Begin Information provided

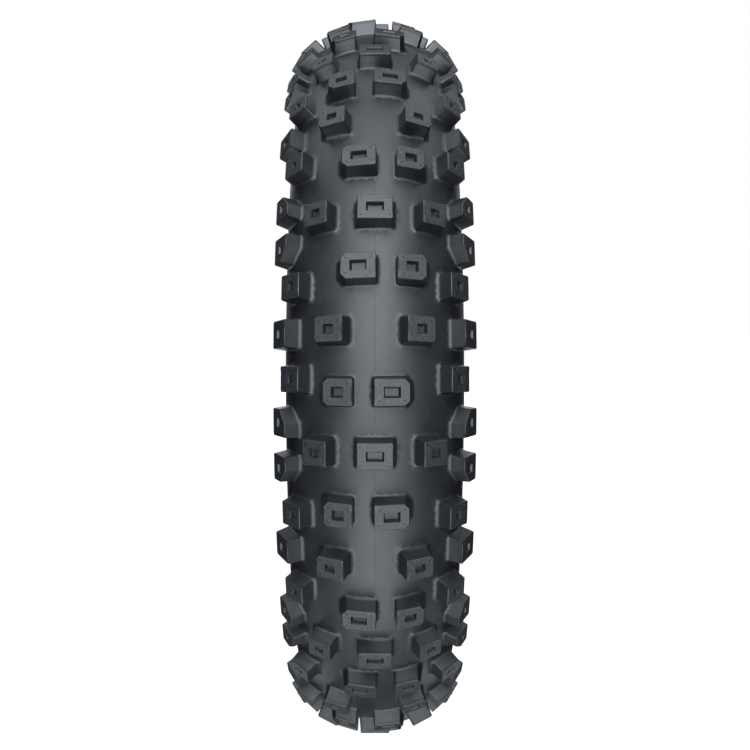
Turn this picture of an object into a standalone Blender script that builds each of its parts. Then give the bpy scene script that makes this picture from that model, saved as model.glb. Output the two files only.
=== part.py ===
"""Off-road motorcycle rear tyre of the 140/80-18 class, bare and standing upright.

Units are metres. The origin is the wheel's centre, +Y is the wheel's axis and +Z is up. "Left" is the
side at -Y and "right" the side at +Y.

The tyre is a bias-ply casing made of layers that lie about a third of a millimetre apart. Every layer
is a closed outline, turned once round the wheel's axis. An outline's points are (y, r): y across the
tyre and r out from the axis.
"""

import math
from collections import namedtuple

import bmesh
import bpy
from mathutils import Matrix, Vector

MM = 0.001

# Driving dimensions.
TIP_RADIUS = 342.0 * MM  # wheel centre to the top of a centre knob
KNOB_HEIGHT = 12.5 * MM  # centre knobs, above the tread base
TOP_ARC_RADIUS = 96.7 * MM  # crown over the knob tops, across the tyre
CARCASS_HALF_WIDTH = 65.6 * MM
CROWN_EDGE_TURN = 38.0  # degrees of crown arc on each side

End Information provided

## Goal
Recopy all the lines exactly as they appear.

## Answer
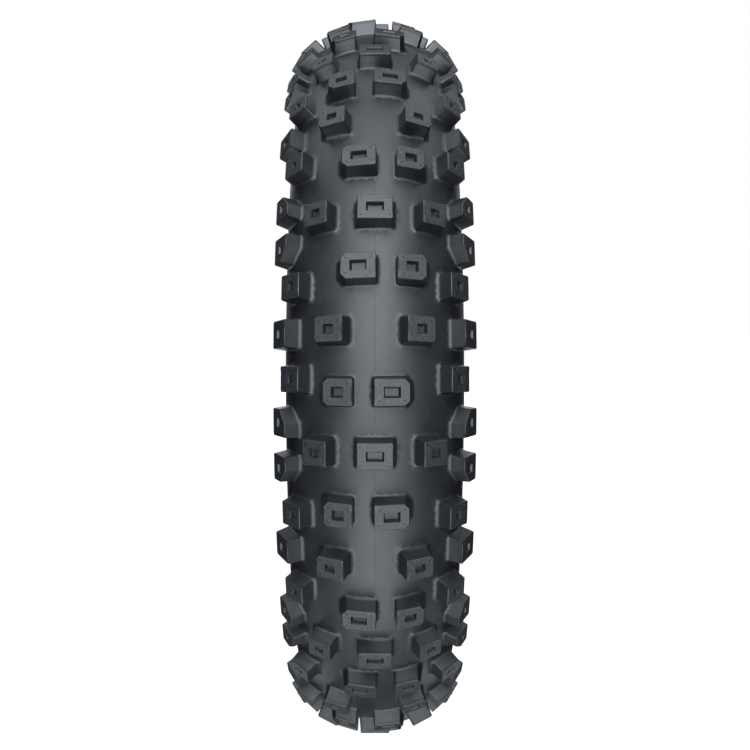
Turn this picture of an object into a standalone Blender script that builds each of its parts. Then give the bpy scene script that makes this picture from that model, saved as model.glb. Output the two files only.
=== part.py ===
"""Off-road motorcycle rear tyre of the 140/80-18 class, bare and standing upright.

Units are metres. The origin is the wheel's centre, +Y is the wheel's axis and +Z is up. "Left" is the
side at -Y and "right" the side at +Y.

The tyre is a bias-ply casing made of layers that lie about a third of a millimetre apart. Every layer
is a closed outline, turned once round the wheel's axis. An outline's points are (y, r): y across the
tyre and r out from the axis.
"""

import math
from collections import namedtuple

import bmesh
import bpy
from mathutils import Matrix, Vector

MM = 0.001

# Driving dimensions.
TIP_RADIUS = 342.0 * MM  # wheel centre to the top of a centre knob
KNOB_HEIGHT = 12.5 * MM  # centre knobs, above the tread base
TOP_ARC_RADIUS = 96.7 * MM  # crown over the knob tops, across the tyre
CARCASS_HALF_WIDTH = 65.6 * MM
CROWN_EDGE_TURN = 38.0  # degrees of crown arc on each side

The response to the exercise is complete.